Dans cette affaire, des époux ont consenti deux donations portant sur la pleine propriété de parts sociales de trois sociétés. Ces donations ont été placées sous le bénéfice du régime de faveur de l’article 787 B du code général des impôts.

 

L’activité des sociétés, supposée éligible, était une activité de marchand de biens, mais également de location de locaux aménagés à titre accessoire.

 

L’administration a contesté l’éligibilité de l’activité de marchand de biens et a été en cela rejointe par la cour d’appel qui s’est fondée sur les éléments suivants :

  • Les opérations d’achat revente avaient été trop peu nombreuses, à savoir cinq opérations en plusieurs années, dont 4 réalisées au profit de membres de la famille,
  • La 5ème opération ayant porté sur un bien qui avait été immobilisé à l’actif de la société depuis 1999,
  • Que ces opérations, trop espacées dans le temps, ne peuvent illustrer une habitude et démontrent un caractère patrimonial,
  • Qu’en outre, d’autres opérations l’avaient été au profit d’une structure sœur qui avait conservé lesdits immeubles.
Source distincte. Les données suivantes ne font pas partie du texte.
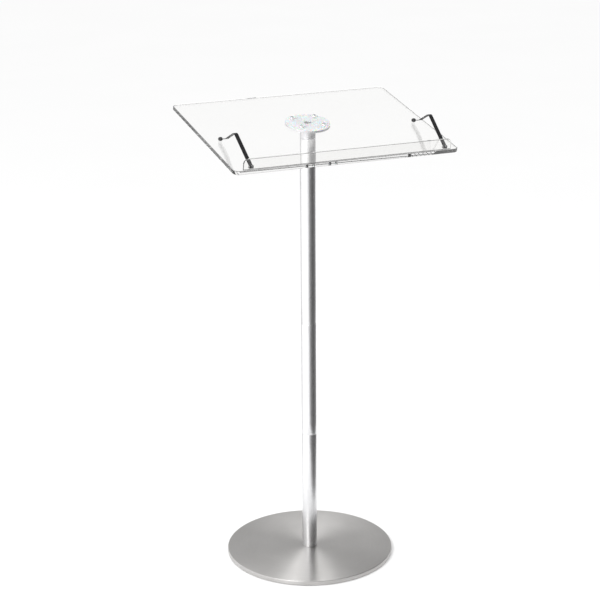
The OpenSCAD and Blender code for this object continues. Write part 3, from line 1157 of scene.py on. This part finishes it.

Nous pouvons donc conclure de ces éléments que les immeubles avaient été conservés au final, soit par des membres de la famille, soit par des sociétés détenues par le groupe familial. Que de ce fait, le caractère commercial de l’activité d’achat revente masquait une activité purement patrimoniale, quant à elle non éligible. En outre, cela permet de rappeler qu’il ressort de la documentation fiscale l’obligation du maintien d’une activité éligible pour toute la durée des engagements (BOI-ENR-DMTG-10-20-40-10 du 21 décembre 2021 §25).

2 - Décision de la cour de cassation en date du 9 février 2022 (N°20-10.753)

Dans cette affaire, un agriculteur est décédé, laissant pour lui succéder ses légataires universels, à savoir sa nièce et son neveu. Ceux-ci ont opté pour l’application du dispositif de faveur de l’article 787 C du code général des impôts.

 

L’administration fiscale a contesté le fait que des valeurs mobilières de placements ainsi que des liquidités avaient été inclus à l’actif de l’entreprise transmise.

 

La cour d’appel ayant donné raison à l’administration fiscale, pourvoi en cassation a été formé.

 

La cour de cassation a rejeté le pouvoir ainsi formé pour les raisons suivantes :

  • L’inscription de biens à l’actif du bilan ne fait que présumer de leur caractère d’affectation à l’activité, présomption qui peut faire l’objet d’une preuve contraire apportée par l’administration fiscale, qu’en l’espèce les fonds en question provenaient d’une succession, et que l’exploitant n’avait pas prévu de réaliser d’investissements au sein de l’entreprise,
  • Que les biens en question n’ont été inscrits à l’actif du bilan que postérieurement au décès de l’exploitant,
  • Que l’entreprise disposait de liquidités bien supérieures à son besoin en fonds de roulement.

Il convient de rappeler que le critère de l’affectation à l’exploitation est indépendant d’une inscription au bilan de l’entreprise.

 

Il ressort en effet de la documentation fiscale (BOI-ENR-DMTG-10-20-40-40, 6 avr. 2021, § 10) ce qui suit : « Les biens affectés à l'exploitation sont les biens nécessaires à l'exercice de la profession. Ce critère est donc indépendant de la présence du bien à l'actif du bilan de l'entreprise. Ainsi, les biens non affectés à l'exploitation, tels que des immeubles à usage d'habitation ou des valeurs mobilières (titres de placement), sont exclus du bénéfice de l'exonération partielle, même s'ils figurent à l'actif du bilan de l'exploitation individuelle ».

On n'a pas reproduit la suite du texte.